[Task directions]
Return the lines exactly as they stand, from the first of the material through the line containing "const EDGE_BRAID_WIDTH = 4.8;".

[Given data]
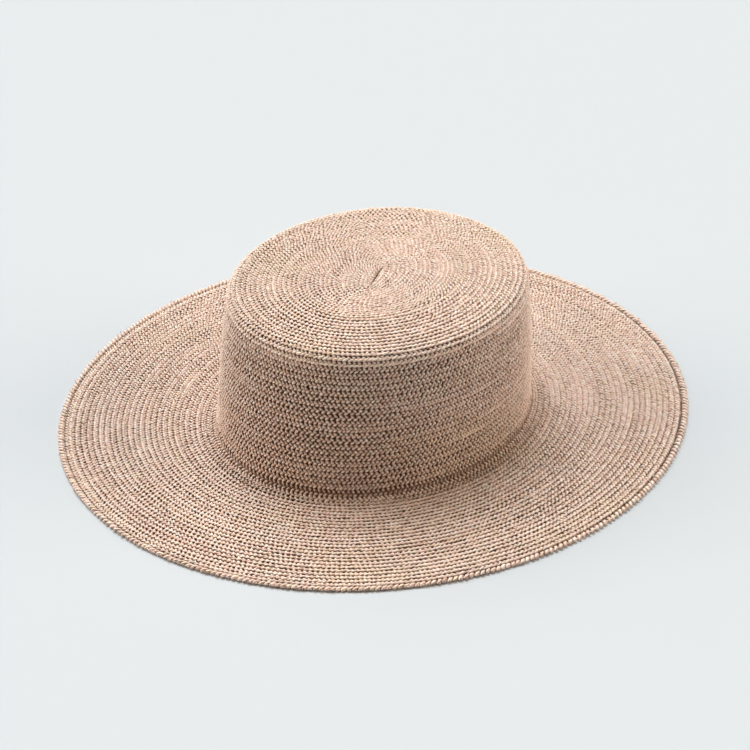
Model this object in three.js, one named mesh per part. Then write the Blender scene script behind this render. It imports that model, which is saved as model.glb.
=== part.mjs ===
import * as THREE from 'three';

// Flat-top straw hat, resting on its rim. Millimetres, +Z up, front to back along Y.
// The origin is under the middle of the brim, on the surface that the hat rests on.

// Ovals of the outer face. length is along Y, width along X, and x and y are the oval's middle.
const TOP_EDGE = { length: 180.4, width: 158.9, x: 3.0, y: -1.0, height: 84.9 };
const CROWN_FOOT = { length: 197.9, width: 167.0, x: 1.0, y: -2.3, height: 3.9 };
const RIM = { length: 375.0, width: 340.9, x: 0, y: 0, height: 2.3 };

// Shape of the outer face between those ovals.
const TOP_DOME = 1.2;
const TOP_EDGE_ROUNDING = 6.5;
const SIDE_BULGE = 1.5;
const FOOT_HOLLOW_UP = 7;
const FOOT_HOLLOW_OUT = 5;

// Plaited straw. Where two pieces are lapped, each one is thinned to a border.
const WALL = 2.3;
const BORDER = 1.0;
const LAP_GAP = 0.3;
const LAP = 2.0;
const RIM_ROUNDING = 0.6;

// Seams, measured along the outer face.
const TOP_SEAM_PAST_EDGE = 1.5;
const FOOT_SEAM_PAST_HOLLOW = 2;
const EDGE_BRAID_WIDTH = 4.8;

const STRAW = { color: 0xc9ac90, roughness: 0.7, metalness: 0 };
const SHADED_STRAW = { color: 0xb0906f, roughness: 0.7, metalness: 0 };

// Facets: steps round each oval, and steps along each stretch of the outer face.
const AROUND = 80;
const STEPS = { dome: 3, topEdge: 4, side: 4, hollow: 4, brim: 3, edgeBraid: 1 };

// An oval's mean radius, and how far its half length is beyond it.
const meanRadius = (oval) => (oval.length + oval.width) / 4;
const stretch = (oval) => (oval.length - oval.width) / 4;

// The outer face as one line of mean radius and height, from the middle of the top to the rim.
function outerFace() {
  const edge = new THREE.Vector2(meanRadius(TOP_EDGE), TOP_EDGE.height);
  const foot = new THREE.Vector2(meanRadius(CROWN_FOOT), CROWN_FOOT.height);
  const rim = new THREE.Vector2(meanRadius(RIM), RIM.height);
  const braid = new THREE.Vector2(rim.x - EDGE_BRAID_WIDTH, rim.y);
  const towards = (from, to, distance) => from.clone().lerp(to, distance / from.distanceTo(to));

  const middle = new THREE.Vector2(0, edge.y + TOP_DOME);
  const domeEnd = new THREE.Vector2(edge.x - TOP_EDGE_ROUNDING, edge.y);
  const sideStart = towards(edge, foot, TOP_EDGE_ROUNDING);
  const sideEnd = towards(foot, edge, FOOT_HOLLOW_UP);
  const brimStart = towards(foot, braid, FOOT_HOLLOW_OUT);
  const bulge = sideStart.clone().lerp(sideEnd, 0.5);
  bulge.x += SIDE_BULGE;

  const line = new THREE.Path();
  line.moveTo(middle.x, middle.y);
  line.quadraticCurveTo(domeEnd.x / 2, middle.y, domeEnd.x, domeEnd.y);
  line.quadraticCurveTo(edge.x, edge.y, sideStart.x, sideStart.y);
  line.quadraticCurveTo(bulge.x, bulge.y, sideEnd.x, sideEnd.y);
  line.quadraticCurveTo(foot.x, foot.y, brimStart.x, brimStart.y);
  line.lineTo(braid.x, braid.y);
  line.lineTo(rim.x, rim.y);
  return line;
}

const face = outerFace();
const curveEnds = face.getCurveLengths();
const [domeEnd, topEdgeEnd, sideEnd, hollowEnd, brimEnd, rimEnd] = curveEnds;

// The ovals along the outer face.
const station = (distance, oval) => ({ distance, stretch: stretch(oval), x: oval.x, y: oval.y });
const OVALS = [
  { ...station(0, TOP_EDGE), stretch: 0 },
  station((domeEnd + topEdgeEnd) / 2, TOP_EDGE),
  station((sideEnd + hollowEnd) / 2, CROWN_FOOT),
  station(brimEnd, RIM),
  station(rimEnd, RIM),
];

function ovalAt(distance) {
  const after = Math.max(1, OVALS.findIndex((oval) => oval.distance >= distance));
  const [from, to] = [OVALS[after - 1], OVALS[after]];
  const share = (distance - from.distance) / (to.distance - from.distance);
  const mix = (name) => THREE.MathUtils.lerp(from[name], to[name], share);
  return { stretch: mix('stretch'), x: mix('x'), y: mix('y') };
}

// A ring of a wall, by its distance along the outer face and its depth under it.
function ringAt({ distance, depth }) {
  const point = face.getPoint(distance / rimEnd);
  const along = face.getTangent(distance / rimEnd);
  return {
    radius: point.x + along.y * depth,
    height: point.y - along.x * depth,
    ...ovalAt(distance),
  };
}

// The rings that a smooth stretch of wall needs between two distances.
const ringDistances = Object.values(STEPS).flatMap((steps, curve) => {
  const start = curve === 0 ? 0 : curveEnds[curve - 1];
  return Array.from({ length: steps }, (_, step) => start + ((curveEnds[curve] - start) * step) / steps);
});

function ringsBetween(from, to, depth) {
  const inside = ringDistances.filter((distance) => distance > from + LAP_GAP && distance < to - LAP_GAP);
  return inside.map((distance) => ({ distance, depth }));
}

// Borders run from the outer face to the inner one. outwards is 1 where the piece ends at the seam
// on its way to the rim, and -1 where it starts there.
function borderOver(seam, outwards) {
  return [
    { distance: seam, depth: 0 },
    { distance: seam, depth: BORDER },
    { distance: seam - outwards * LAP, depth: BORDER },
    { distance: seam - outwards * LAP, depth: WALL },
  ];
}

function borderUnder(seam, outwards) {
  const outerStop = seam - outwards * LAP_GAP;
  const innerStop = seam + outwards * (LAP - LAP_GAP);
  return [
    { distance: outerStop, depth: 0 },
    { distance: outerStop, depth: BORDER + LAP_GAP },
    { distance: innerStop, depth: BORDER + LAP_GAP },
    { distance: innerStop, depth: WALL },
  ];
}

function roundedRim() {
  return [
    { distance: rimEnd - RIM_ROUNDING, depth: 0 },
    { distance: rimEnd, depth: RIM_ROUNDING },
    { distance: rimEnd, depth: WALL - RIM_ROUNDING },
    { distance: rimEnd - RIM_ROUNDING, depth: WALL },
  ];
}

// The closed outline of a wall, from its border nearer the top to its border nearer the rim.
function wallOutline(start, end) {
  const outer = ringsBetween(start[0].distance, end[0].distance, 0);
  const inner = ringsBetween(start.at(-1).distance, end.at(-1).distance, WALL);
  return [...start.toReversed(), ...outer, ...end, ...inner.toReversed(), start.at(-1)];
}

// An outline turned round the hat's axis, each of its rings stretched to its oval.
function ovalWall(name, straw, outline) {
  const rings = outline.map(ringAt).toReversed();
  const profile = rings.map((ring) => new THREE.Vector2(ring.radius, ring.height));
  const geometry = new THREE.LatheGeometry(profile, AROUND);
  const position = geometry.getAttribute('position');
  for (let index = 0; index < position.count; index += 1) {
    const ring = rings[index % rings.length];
    const angle = (Math.floor(index / rings.length) * 2 * Math.PI) / AROUND;
    const x = ring.x + (ring.radius - ring.stretch) * Math.cos(angle);
    const y = ring.y + (ring.radius + ring.stretch) * Math.sin(angle);
    position.setXYZ(index, x, y, ring.height);
  }
  geometry.computeVertexNormals();
  const mesh = new THREE.Mesh(geometry, new THREE.MeshStandardMaterial(straw));
  mesh.name = name;
  return mesh;
}

const topSeam = topEdgeEnd + TOP_SEAM_PAST_EDGE;
const footSeam = hollowEnd + FOOT_SEAM_PAST_HOLLOW;
const edgeSeam = rimEnd - EDGE_BRAID_WIDTH;

function crownTop() {
  const end = borderOver(topSeam, 1);
  const outer = ringsBetween(0, end[0].distance, 0);
  const inner = ringsBetween(0, end.at(-1).distance, WALL);
  const middle = { distance: 0, depth: 0 };
  const middleInside = { distance: 0, depth: WALL };
  return ovalWall('crown_top', STRAW, [middle, ...outer, ...end, ...inner.toReversed(), middleInside]);
}

function crownSide() {
  const outline = wallOutline(borderUnder(topSeam, -1), borderOver(footSeam, 1));
  return ovalWall('crown_side', SHADED_STRAW, outline);
}

function brim() {
  return ovalWall('brim', STRAW, wallOutline(borderUnder(footSeam, -1), borderUnder(edgeSeam, 1)));
}

function edgeBraid() {
  return ovalWall('edge_braid', STRAW, wallOutline(borderOver(edgeSeam, -1), roundedRim()));
}

const hat = new THREE.Group();
hat.add(crownTop(), crownSide(), brim(), edgeBraid());

export default hat;
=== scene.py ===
"""Looks of the flat-top straw hat: rows of plaited straw, strand by strand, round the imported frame.

Shapes are worked out in millimetres and become metres when a mesh is made.
A place on the hat is given as three numbers: its distance along the outer face from the middle of
the top, its angle round the hat, and its depth under the outer face.
"""

import math

import bpy
import numpy as np
from mathutils import Matrix, Vector


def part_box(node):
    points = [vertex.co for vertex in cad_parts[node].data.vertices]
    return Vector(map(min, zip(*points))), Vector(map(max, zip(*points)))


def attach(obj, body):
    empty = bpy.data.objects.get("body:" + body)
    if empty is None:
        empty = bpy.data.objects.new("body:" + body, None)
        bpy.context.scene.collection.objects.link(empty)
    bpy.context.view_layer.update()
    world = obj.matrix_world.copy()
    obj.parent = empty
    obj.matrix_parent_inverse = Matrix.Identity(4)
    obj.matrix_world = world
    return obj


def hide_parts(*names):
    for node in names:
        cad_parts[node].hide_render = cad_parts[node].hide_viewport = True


MM = 0.001
SEED = 4

# Ovals of the outer face, as in the CAD: length along Y, width along X, middle and height.
TOP_EDGE = {"length": 180.4, "width": 158.9, "x": 3.0, "y": -1.0, "height": 84.9}
CROWN_FOOT = {"length": 197.9, "width": 167.0, "x": 1.0, "y": -2.3, "height": 3.9}
TOP_DOME = 1.2
TOP_EDGE_ROUNDING = 6.5
SIDE_BULGE = 1.5
FOOT_HOLLOW_UP = 7.0
FOOT_HOLLOW_OUT = 5.0
WALL = 2.3
TOP_SEAM_PAST_EDGE = 1.5
FOOT_SEAM_PAST_HOLLOW = 2.0
EDGE_BRAID_WIDTH = 4.8
EDGE_BEAD_WIDTH = 3.6
LAST_ROW_BEFORE_RIM = 5.45
CURVE_STEPS = 80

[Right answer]
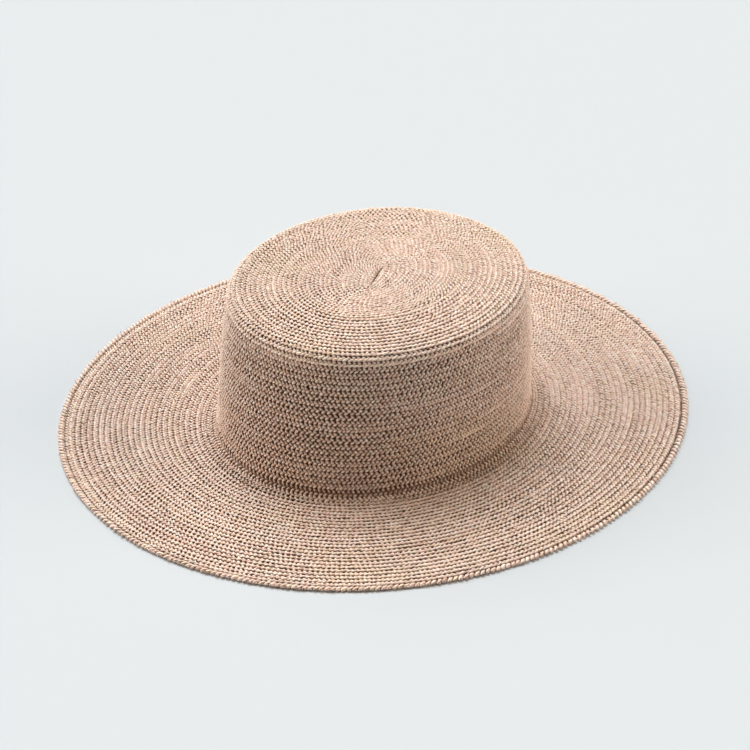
Model this object in three.js, one named mesh per part. Then write the Blender scene script behind this render. It imports that model, which is saved as model.glb.
=== part.mjs ===
import * as THREE from 'three';

// Flat-top straw hat, resting on its rim. Millimetres, +Z up, front to back along Y.
// The origin is under the middle of the brim, on the surface that the hat rests on.

// Ovals of the outer face. length is along Y, width along X, and x and y are the oval's middle.
const TOP_EDGE = { length: 180.4, width: 158.9, x: 3.0, y: -1.0, height: 84.9 };
const CROWN_FOOT = { length: 197.9, width: 167.0, x: 1.0, y: -2.3, height: 3.9 };
const RIM = { length: 375.0, width: 340.9, x: 0, y: 0, height: 2.3 };

// Shape of the outer face between those ovals.
const TOP_DOME = 1.2;
const TOP_EDGE_ROUNDING = 6.5;
const SIDE_BULGE = 1.5;
const FOOT_HOLLOW_UP = 7;
const FOOT_HOLLOW_OUT = 5;

// Plaited straw. Where two pieces are lapped, each one is thinned to a border.
const WALL = 2.3;
const BORDER = 1.0;
const LAP_GAP = 0.3;
const LAP = 2.0;
const RIM_ROUNDING = 0.6;

// Seams, measured along the outer face.
const TOP_SEAM_PAST_EDGE = 1.5;
const FOOT_SEAM_PAST_HOLLOW = 2;
const EDGE_BRAID_WIDTH = 4.8;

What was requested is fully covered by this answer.